As an early member of the Baby Boomer generation, I took pride in dreaming big. I was preoccupied with a yet unborn future and found it easy to escape into the dream world of my longings.
I remember Robert Kennedy sharing these words from George Bernard Shaw at a rally at the University of Washington six weeks before his assassination: “You see things; and you say, ‘Why?’ But I dream things that never were; and I say, ‘Why not?’” I fancied myself as a “why not’?” kind of guy and therefore spent much of my youth living in the future tense. Gratitude in the moment was not something I practiced.
Omar Khayyám wrote, “Your hand can seize today, but not tomorrow; and thoughts of your tomorrow are nothing but desire. Don’t waste this breath, if your heart isn’t crazy, since ‘the rest of your life’ won’t last forever.”
I discovered this truth from a homeless man at a meeting I attended in Pioneer Square. At that time my gratitude was in short supply. I was more prone to shake my fist at the universe and squeal about how life wasn’t fair. So when this homeless man who lived under the old viaduct held forth on his gratitude, it got my attention. He recounted joyfully how sobriety had given him a new pair of glasses to see the world, and with it a new perspective on things of value: the roof over his head (concrete viaduct), the food he ate (from the food pantry), his friends and neighbors (homeless community).
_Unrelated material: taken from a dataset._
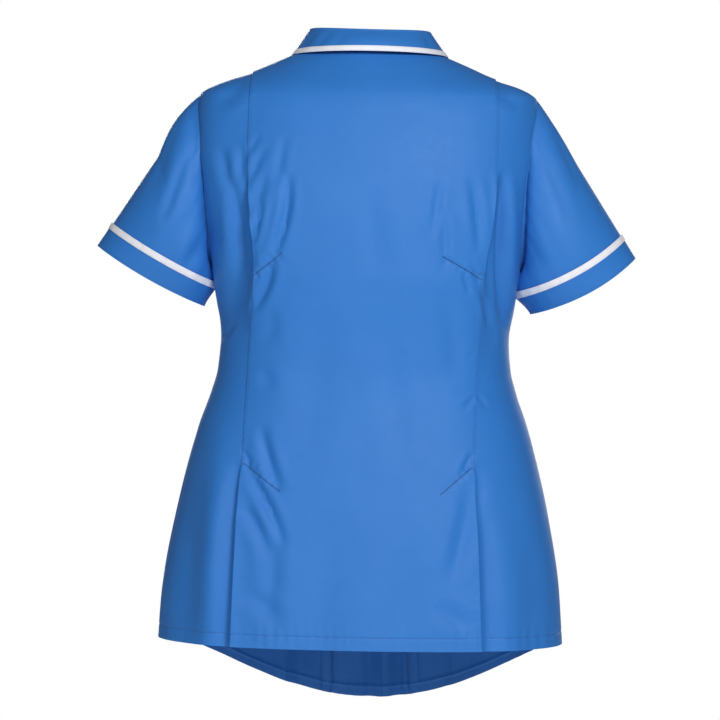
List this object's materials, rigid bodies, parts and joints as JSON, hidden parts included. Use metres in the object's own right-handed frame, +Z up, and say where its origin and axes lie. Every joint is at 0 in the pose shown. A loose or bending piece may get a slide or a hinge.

He wanted nothing more than to share with us his abundance.
The contrast with my own state was palpable. Here was a homeless man who truly lived in a golden house, and as the story goes…
…A little girl lived in a small, very simple, poor house on a hill and as she grew she would play in the small garden and as she grew she was able to see over the garden fence and across the valley to a wonderful house high on the hill – and this house had golden windows, so golden and shining that the little girl would dream of how magic it would be to grow up and live in a house with golden windows instead of an ordinary house like hers.
And although she loved her parents and her family, she yearned to live in such a golden house and dreamed all day about how wonderful and exciting it must feel to live there.
When she got to an age where she gained enough skill and sensibility to go outside her garden fence, she asked her mother is she could go for a bike ride outside the gate and down the lane. After pleading with her, her mother finally allowed her to go, insisting that she kept close to the house and didn’t wander too far. The day was beautiful and the little girl knew exactly where she was heading! Down the lane and across the valley, she rode her bike until she got to the gate of the golden house across on the other hill.
As she dismounted her bike and lent it against the gate post, she focused on the path that leads to the house and then on the house itself…and was so disappointed as she realised all the windows were plain and rather dirty, reflecting nothing other than the sad neglect of the house that stood derelict.
So sad she didn’t go any further and turned, heart broken as she remounted her bike … As she glanced up she saw a sight to amaze her…there across the way on her side of the valley was a little house and its windows glistened golden …as the sun shone on her little home.
She realised that she had been living in her golden house and all the love and care she found there was what made her home the ‘golden house’. Everything she dreamed was right there in front of her nose. ~ Ballard MacDonald
I am learning that there are always things right in front of my nose upon which I can focus my gratitude. My relationship with my wife, my service at the jail, my weekly service at the AA office, holding my grandson on my lap, my longtime friends, gazing out on Puget Sound — these are just a few of the things for which I am tremendously grateful. All I have to do is notice and let them penetrate my heart.